● Dataset entries
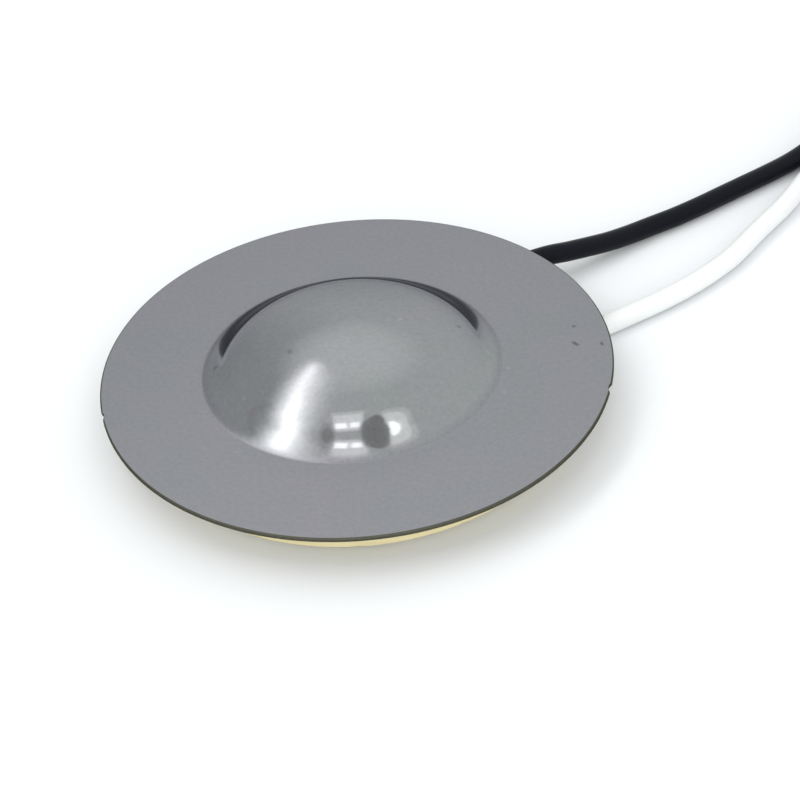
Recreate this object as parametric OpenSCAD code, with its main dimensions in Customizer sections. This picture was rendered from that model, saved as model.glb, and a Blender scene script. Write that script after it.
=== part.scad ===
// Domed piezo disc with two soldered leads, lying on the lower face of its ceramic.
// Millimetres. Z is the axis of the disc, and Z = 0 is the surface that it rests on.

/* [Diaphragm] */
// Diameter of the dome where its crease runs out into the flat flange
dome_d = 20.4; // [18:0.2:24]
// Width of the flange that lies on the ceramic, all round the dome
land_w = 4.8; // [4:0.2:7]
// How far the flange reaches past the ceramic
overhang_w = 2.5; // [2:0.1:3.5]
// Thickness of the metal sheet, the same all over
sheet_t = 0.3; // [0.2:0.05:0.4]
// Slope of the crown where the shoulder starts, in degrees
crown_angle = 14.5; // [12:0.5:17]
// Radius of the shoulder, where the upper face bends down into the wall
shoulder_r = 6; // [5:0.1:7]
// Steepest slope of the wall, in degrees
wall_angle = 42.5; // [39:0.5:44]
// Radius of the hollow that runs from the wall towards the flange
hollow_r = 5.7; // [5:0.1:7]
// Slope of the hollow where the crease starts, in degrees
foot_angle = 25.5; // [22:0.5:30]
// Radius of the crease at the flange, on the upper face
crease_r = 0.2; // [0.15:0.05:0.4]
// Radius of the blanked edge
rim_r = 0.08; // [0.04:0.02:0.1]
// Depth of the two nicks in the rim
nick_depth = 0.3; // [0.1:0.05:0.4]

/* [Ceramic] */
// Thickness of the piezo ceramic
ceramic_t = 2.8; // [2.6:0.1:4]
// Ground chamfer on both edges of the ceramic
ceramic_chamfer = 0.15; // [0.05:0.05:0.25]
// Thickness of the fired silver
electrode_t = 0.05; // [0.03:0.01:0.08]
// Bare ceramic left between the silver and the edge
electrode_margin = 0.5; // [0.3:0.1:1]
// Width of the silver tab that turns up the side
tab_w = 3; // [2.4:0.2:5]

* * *

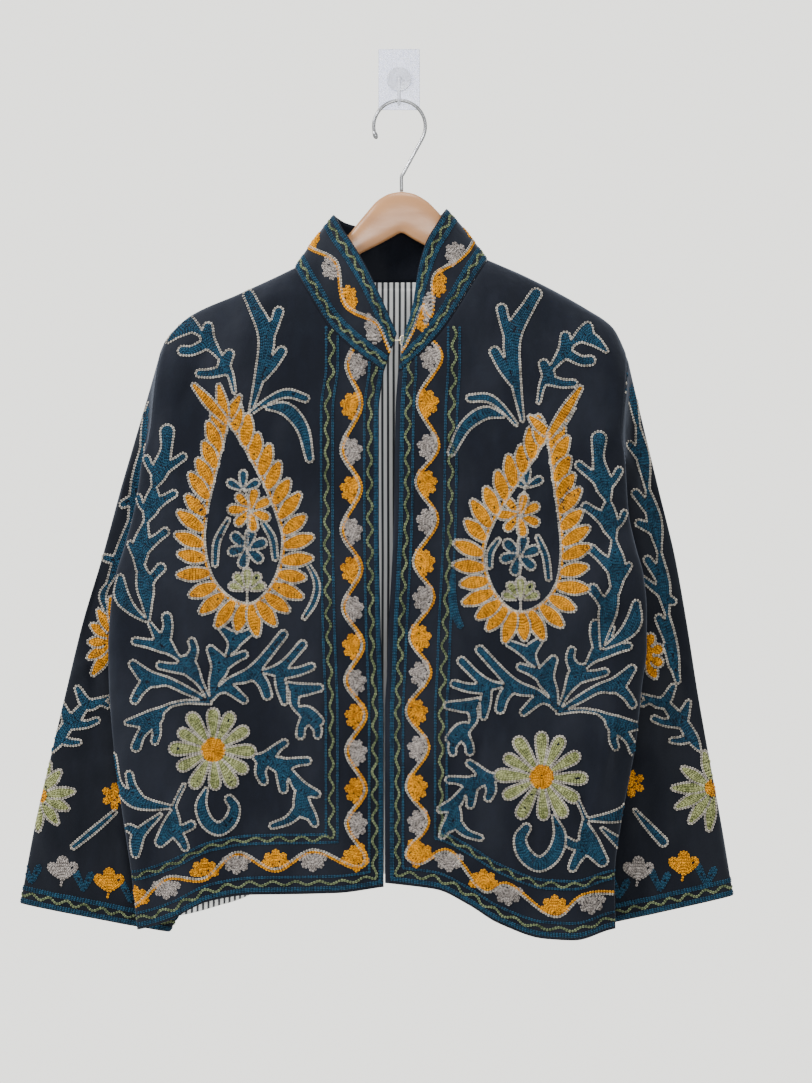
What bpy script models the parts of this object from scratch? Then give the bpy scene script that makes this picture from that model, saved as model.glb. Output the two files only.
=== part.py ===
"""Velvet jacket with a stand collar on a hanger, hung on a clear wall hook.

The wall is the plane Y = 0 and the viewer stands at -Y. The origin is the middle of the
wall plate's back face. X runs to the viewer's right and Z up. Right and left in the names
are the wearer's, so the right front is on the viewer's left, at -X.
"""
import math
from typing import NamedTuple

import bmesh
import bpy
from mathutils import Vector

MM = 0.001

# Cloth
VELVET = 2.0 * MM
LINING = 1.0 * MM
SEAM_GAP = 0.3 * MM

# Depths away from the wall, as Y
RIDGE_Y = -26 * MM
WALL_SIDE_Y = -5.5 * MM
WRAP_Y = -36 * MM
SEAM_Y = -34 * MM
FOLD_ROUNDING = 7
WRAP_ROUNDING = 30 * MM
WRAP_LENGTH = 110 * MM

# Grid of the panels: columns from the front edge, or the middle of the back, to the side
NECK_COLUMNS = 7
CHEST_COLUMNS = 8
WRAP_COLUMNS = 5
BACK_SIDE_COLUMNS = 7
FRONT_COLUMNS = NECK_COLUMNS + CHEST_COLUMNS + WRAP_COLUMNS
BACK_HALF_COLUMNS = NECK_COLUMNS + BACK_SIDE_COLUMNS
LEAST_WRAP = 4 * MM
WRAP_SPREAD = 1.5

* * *

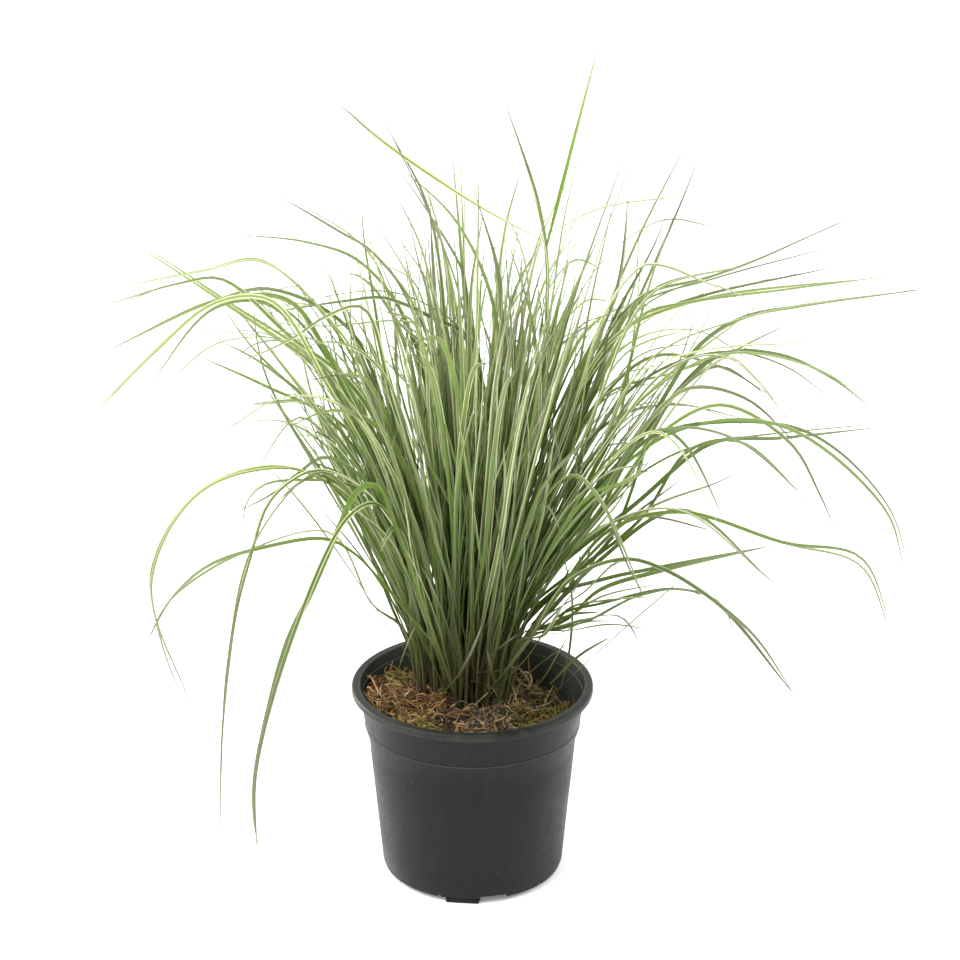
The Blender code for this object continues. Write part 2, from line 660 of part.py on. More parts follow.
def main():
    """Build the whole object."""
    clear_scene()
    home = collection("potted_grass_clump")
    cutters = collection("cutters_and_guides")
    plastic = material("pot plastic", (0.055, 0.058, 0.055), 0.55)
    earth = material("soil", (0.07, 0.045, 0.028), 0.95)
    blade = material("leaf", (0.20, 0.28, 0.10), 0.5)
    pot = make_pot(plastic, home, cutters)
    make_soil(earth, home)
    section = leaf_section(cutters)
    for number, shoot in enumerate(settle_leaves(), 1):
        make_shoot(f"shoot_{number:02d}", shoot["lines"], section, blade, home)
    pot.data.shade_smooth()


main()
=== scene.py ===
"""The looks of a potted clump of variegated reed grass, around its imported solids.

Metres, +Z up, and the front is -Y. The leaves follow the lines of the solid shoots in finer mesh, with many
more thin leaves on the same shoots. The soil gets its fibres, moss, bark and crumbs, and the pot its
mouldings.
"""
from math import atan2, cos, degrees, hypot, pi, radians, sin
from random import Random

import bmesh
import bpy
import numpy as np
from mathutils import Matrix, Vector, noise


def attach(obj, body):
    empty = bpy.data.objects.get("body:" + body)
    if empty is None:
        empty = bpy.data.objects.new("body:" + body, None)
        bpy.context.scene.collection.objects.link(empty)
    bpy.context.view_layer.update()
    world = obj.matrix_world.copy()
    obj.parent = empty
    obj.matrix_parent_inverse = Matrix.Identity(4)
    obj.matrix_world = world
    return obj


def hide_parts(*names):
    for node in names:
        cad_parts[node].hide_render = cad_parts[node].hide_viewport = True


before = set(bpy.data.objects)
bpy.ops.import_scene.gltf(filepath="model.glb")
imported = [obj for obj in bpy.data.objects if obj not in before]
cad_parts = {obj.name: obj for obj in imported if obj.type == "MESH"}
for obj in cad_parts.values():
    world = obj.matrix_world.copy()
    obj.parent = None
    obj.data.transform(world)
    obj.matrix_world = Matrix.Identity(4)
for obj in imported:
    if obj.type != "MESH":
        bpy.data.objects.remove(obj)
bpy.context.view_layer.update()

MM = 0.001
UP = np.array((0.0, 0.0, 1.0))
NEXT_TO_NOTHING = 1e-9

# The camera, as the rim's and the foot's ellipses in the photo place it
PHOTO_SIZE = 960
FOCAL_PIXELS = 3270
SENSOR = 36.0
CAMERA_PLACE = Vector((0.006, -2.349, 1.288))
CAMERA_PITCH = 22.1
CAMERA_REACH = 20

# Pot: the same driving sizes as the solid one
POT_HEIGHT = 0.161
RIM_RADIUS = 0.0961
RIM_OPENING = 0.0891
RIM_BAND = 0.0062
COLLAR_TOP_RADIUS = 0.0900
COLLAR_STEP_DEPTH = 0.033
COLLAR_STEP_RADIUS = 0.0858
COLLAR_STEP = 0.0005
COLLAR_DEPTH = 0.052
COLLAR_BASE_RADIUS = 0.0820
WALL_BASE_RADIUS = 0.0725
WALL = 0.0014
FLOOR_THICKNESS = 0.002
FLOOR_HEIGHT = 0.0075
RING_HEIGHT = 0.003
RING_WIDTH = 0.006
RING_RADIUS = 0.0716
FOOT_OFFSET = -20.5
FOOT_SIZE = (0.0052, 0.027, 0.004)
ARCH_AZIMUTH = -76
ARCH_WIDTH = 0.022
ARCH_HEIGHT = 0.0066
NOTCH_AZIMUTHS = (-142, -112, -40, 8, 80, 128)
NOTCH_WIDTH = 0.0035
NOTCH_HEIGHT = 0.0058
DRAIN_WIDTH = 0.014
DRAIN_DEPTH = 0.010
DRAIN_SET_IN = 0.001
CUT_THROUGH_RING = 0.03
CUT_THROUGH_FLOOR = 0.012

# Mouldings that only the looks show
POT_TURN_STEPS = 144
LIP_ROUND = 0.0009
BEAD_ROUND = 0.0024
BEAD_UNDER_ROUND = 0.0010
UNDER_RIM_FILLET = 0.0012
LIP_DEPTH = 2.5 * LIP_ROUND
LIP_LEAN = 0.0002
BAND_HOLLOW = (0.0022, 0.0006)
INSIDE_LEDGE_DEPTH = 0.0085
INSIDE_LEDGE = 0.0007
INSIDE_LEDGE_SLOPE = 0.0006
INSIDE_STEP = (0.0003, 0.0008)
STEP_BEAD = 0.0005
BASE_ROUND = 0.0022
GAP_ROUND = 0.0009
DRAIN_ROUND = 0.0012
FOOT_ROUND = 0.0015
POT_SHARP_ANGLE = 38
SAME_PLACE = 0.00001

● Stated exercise
Give again, word for word, the lines starting at the line that has "What bpy script" and ending at the line that has "WRAP_LENGTH = 110 * MM", with both of those lines included and nothing else.

● In response
What bpy script models the parts of this object from scratch? Then give the bpy scene script that makes this picture from that model, saved as model.glb. Output the two files only.
=== part.py ===
"""Velvet jacket with a stand collar on a hanger, hung on a clear wall hook.

The wall is the plane Y = 0 and the viewer stands at -Y. The origin is the middle of the
wall plate's back face. X runs to the viewer's right and Z up. Right and left in the names
are the wearer's, so the right front is on the viewer's left, at -X.
"""
import math
from typing import NamedTuple

import bmesh
import bpy
from mathutils import Vector

MM = 0.001

# Cloth
VELVET = 2.0 * MM
LINING = 1.0 * MM
SEAM_GAP = 0.3 * MM

# Depths away from the wall, as Y
RIDGE_Y = -26 * MM
WALL_SIDE_Y = -5.5 * MM
WRAP_Y = -36 * MM
SEAM_Y = -34 * MM
FOLD_ROUNDING = 7
WRAP_ROUNDING = 30 * MM
WRAP_LENGTH = 110 * MM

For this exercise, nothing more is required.